Contrary to popular thinking, we suggest that a liquidity trap doesn't emerge in response to consumers' massive increase in the demand for money but comes as a result of very loose monetary policies that inflict severe damage on the pool of real savings.
The Liquidity Trap and the Shrinking Pool of Real Savings
The essence of lending is real savings and not money as such. It is real savings that imposes restrictions on banks' ability to lend. Money is just the medium of exchange, which facilitates real savings.
As long as the rate of growth of the pool of real savings stays positive, this can continue to sustain productive and nonproductive activities. Trouble erupts, however, when, on account of loose monetary and fiscal policies, a structure of production emerges that ties up much more consumer goods than it releases. The excessive consumption relative to the production of consumer goods leads to a decline in the pool of real savings.
This in turn weakens the support for economic activities, resulting in the economy plunging into a slump. (The shrinking pool of real savings exposes the commonly accepted fallacy that the loose monetary policy of the central bank can grow the economy.)
Needless to say, once the economy falls into a recession on account of a falling pool of real savings, any government or central bank attempts to revive the economy must fail. Not only will these attempts fail to revive the economy, but they will deplete the pool of real savings, thereby prolonging the economic slump.
Likewise, any policy that will force banks to expand lending out of "thin air" will further damage the pool and further reduce banks' ability to lend. Note that without an expanding pool of real savings, any expansion of bank lending is going to lift banks' nonperforming assets.
The fact that banks are not currently ready to expand lending indicates that they are still in the process of trying to fix their balance sheets.
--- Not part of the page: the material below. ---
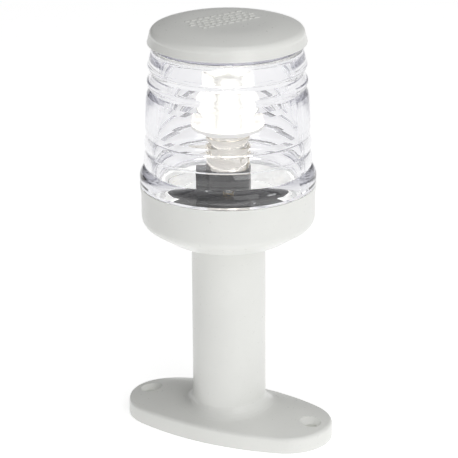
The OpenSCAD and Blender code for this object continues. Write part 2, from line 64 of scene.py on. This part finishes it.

Also, banks cannot find many viable borrowers, i.e., wealth generators, which could be another indication that the pool of real savings is in trouble.
Meanwhile, the Federal Deposit Insurance Corporation (FDIC) data show that US commercial banks' and savings institutions' assets remain under pressure. The value of assets fell by $241 billion in the second quarter (Q2) after declining by $301 billion in the previous quarter (Q1). The growth momentum of assets also displayed a visible fall. The yearly rate of growth fell to nil in Q2 from 1.3% in Q1 and 11.6% in Q1, 2008.
In Q2, commercial banks and savings institutions have reported renewed pressure on their net income. The banking industry recorded a loss of $3.7 billion after having a profit of $5.5 billion in Q1. Provisions for bad loans have bounced to $66.9 billion in Q2 from $61.4 billion in Q1.
We can thus conclude that, contrary to popular thinking, the threat to major world economies is not the so-called liquidity trap, but the government and central bank stimulus policies claimed to counter it. These policies only further weaken the pool of real savings, thereby undermining prospects for a durable economic recovery and perpetuating the liquidity trap.
So far, massive monetary pumping by central banks has failed to revive the pace of credit expansion in major world economies. Some commentators have raised the possibility that this points to an emerging "liquidity trap," which is seen as a major threat to economic growth.
We suggest that negative interest rates are unlikely to move major economies away from a liquidity trap if the pool of real savings is in trouble. Contrary to popular thinking, the threat posed to the major economies is not the liquidity trap, but the government and central bank stimulus policies aimed at countering it.
- 1. John Maynard Keynes, The General Theory of Employment, Interest, and Money (1964), MacMillan & Co. Ltd., p. 207.